Achas na fogueira

Anabela Fino

A «operação especial de prevenção criminal», como a PSP chamou ao degradante espectáculo levado a cabo a semana passada na zona do Martim Moniz, plasmado na imagem de dezenas de cidadãos de cara encostada à parede e mãos no ar, é mais um passo na deriva do governo PSD/CDS para a extrema-direita.

Justificando a aparatosa encenação com a necessidade de responder a uma alegada ‘percepção de insegurança’ da população, centrada num bairro da capital onde moram e trabalham muitos imigrantes, o Governo, que nega qualquer orientação xenófoba e racista, lança na prática combustível para a fogueira que o Chega e afins ateiam com as suas falsas acusações aos imigrantes e o seu discurso de ódio.

O primeiro-ministro Luís Montenegro pareceu não se dar conta da humilhação a que foram sujeitos, sem qualquer acusação, dezenas de cidadãos, e afirmou a propósito que «é muito importante que operações como esta decorram, para que haja visibilidade e proximidade no policiamento e fiscalidade de actividades ilícitas». Já a ministra da Administração Interna, Margarida Blasco, a exemplo do sucedido noutras ocasiões, mantém-se activamente no culto do silêncio, a tentar passar no intervalo dos pingos da chuva, que é como quem diz fazendo de conta que não é nada com ela.

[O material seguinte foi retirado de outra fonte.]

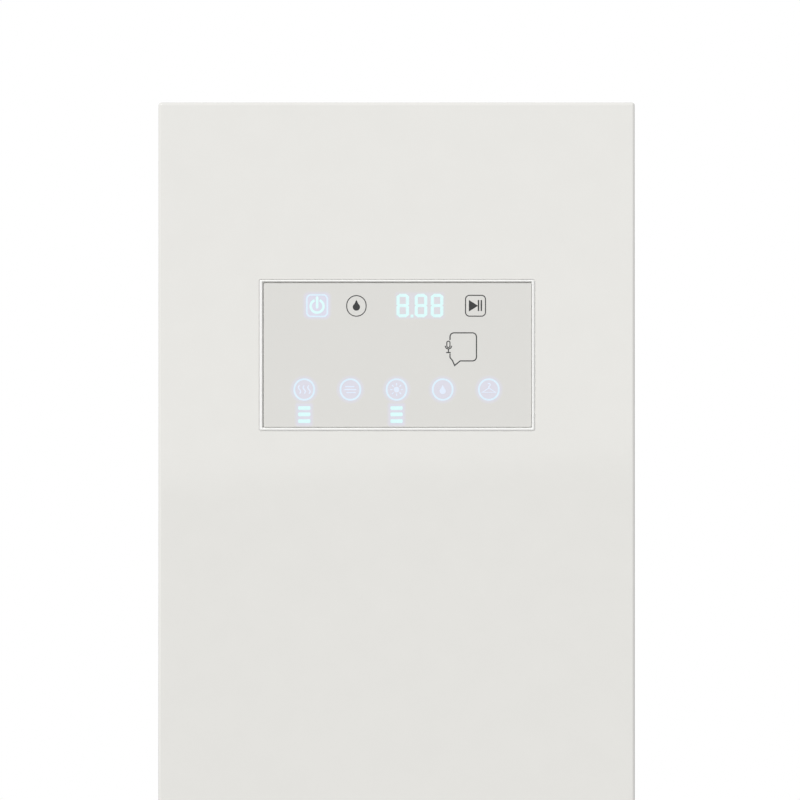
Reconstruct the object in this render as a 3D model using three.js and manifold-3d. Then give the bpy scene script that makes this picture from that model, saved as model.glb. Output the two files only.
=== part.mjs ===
// Clothes care steam cabinet: a tall narrow steel cabinet with a full-size door, a garment chamber,
// a shaking hanger bar in the ceiling, and a heat pump, a steam generator and two water tanks below.
// Millimetres, +Z up, the door faces -Y, and the origin is on the floor under the middle.
import * as THREE from 'three';
import { mergeVertices, toCreasedNormals } from 'three/addons/utils/BufferGeometryUtils.js';
import Module from 'manifold-3d';

const wasm = await Module();
wasm.setup();

// Overall size
const cabinetWidth = 445;
const cabinetHeight = 1850;
const cabinetDepth = 585;

// Stock, fits and cutting
const fitGap = 0.3; // between two pieces that touch or run in each other
const overrun = 5; // how far a cutting body runs past the piece that it cuts
const steelSheet = 1;
const mouldedWall = 2;

// Door
const doorThickness = 62;
const doorBottomZ = 220;
const doorEdgeRadius = 3;
const doorLinerSheet = 2;
const doorFieldMargin = 12; // from the gasket's inner edge to the raised field of the liner
const doorFieldRise = 4;
const gasketThickness = 8.5; // squeezed between door and frame
const gasketWidth = 11;
const gasketMargin = 3; // from the chamber opening to the gasket
const gasketBaseThickness = 3.5;
const gasketNeckInset = 2.5;

// Door hinges
const hingeInset = 15.5; // pin axis to the side of the door
const hingeSetback = 26.5; // pin axis to the rear face of the door
const hingePinRadius = 4;
const hingePinReach = 22; // pin below the arm
const hingeArmHalfWidth = 10;
const hingePlate = 3;
const hingeArmDrop = 7; // end face of the door to the arm
const hingeLeafHeight = 60;
const hingeWasherRadius = 8;
const recessDepth = 14; // pocket in the end of the door that the arm sweeps
const recessReach = 20.5; // pocket ahead of the pin axis
const recessSideRoom = 2;
const hingeBlockDepth = 28;

// Door grip, a finger cup in the free side of the door
const gripDrop = 45; // cup centre below the middle of the door
const gripHeight = 260;
const gripWidth = 34;
const gripDepth = 25;
const gripCornerRadius = 10;
const gripFlange = 5;
const gripSetback = 33.5; // cup centre to the door face

// Control panel
const panelWidth = 258;
const panelHeight = 142;
const panelDrop = 235.8; // top of the door to the panel's centre
const panelCornerRadius = 1.5;
const bezelProud = 0.6;
const bezelRim = 3.6;
const bezelGroove = 1.1;
const bezelFlange = 5;
const bezelLedge = 5;
const bezelFlangeSheet = 2;
const touchPanelSheet = 3.2;
const carrierDepth = 26;
const carrierMargin = 1; // carrier walls inside the bezel's ledge
const boardSheet = 1.6;
const boardSetback = 18.5; // rear of the touch panel to the board
const boardPostRadius = 3;
const boardPostInset = 8;
const keyPitch = 43.1;
const keyRowDrop = 32.2; // panel centre down to the row of mode keys
const upperRowRise = 46; // panel centre up to the power key and the digits
const keyGuideRadius = 11;
const keyGuideWall = 3;
const powerKeyX = -74.2;
const pauseKeyX = 73.5;
const digitBlockX = 21.9;
const digitBlockWidth = 50;
const digitBlockHeight = 24;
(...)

Não é o caso do presidente Marcelo, também ele muito dado a ‘percepções’, como bem nos lembramos, tanto que, há alguns anos, recorreu à ‘magistratura de influência’ para tentar impedir a realização da Festa do Avante!. Desta vez, Marcelo percepcionou pouco, mesmo com tanta imagem disponível, e disse que «é preciso perceber se houve equilíbrio (!) na actuação policial». Percepciona-se aqui alguma duplicidade de análise, se é que me entendem… Por outro lado, percepcionando muito bem, o presidente da Câmara de Lisboa, Carlos Moedas, aplaudiu entusiasticamente a operação e pediu mais, aproveitando para levar mais água ao moinho da Polícia Municipal, que quer transformar em corpo de intervenção.

E tudo isto na semana em que a Fundação Francisco Manuel dos Santos divulgou o Barómetro da Imigração, segundo o qual «em 2023, viviam em Portugal um milhão e quarenta e quatro mil cidadãos estrangeiros com estatuto legal de residente», uns escassos 9,8% do total da população. Cerca de oito em cada 10 estrangeiros cá residentes são de países de fora da UE, sendo o Brasil a principal origem dos imigrantes, com três em cada 10.

Segundo o Barómetro, 68% dos inquiridos concordam que os imigrantes são fundamentais para a economia nacional, mas, simultaneamente, 51% vêem-nos como uma «ameaça simbólica, ou seja, que empobrecem os valores e tradições portuguesas».

Como se compreende, nada melhor do que uma «operação especial de prevenção criminal» para combater ‘percepções’ sem fundamento. Para memória futura, registe-se que a intervenção se saldou, ao que consta, pela apreensão de uma navalha e uns pacotinhos de droga… a um cidadão nacional.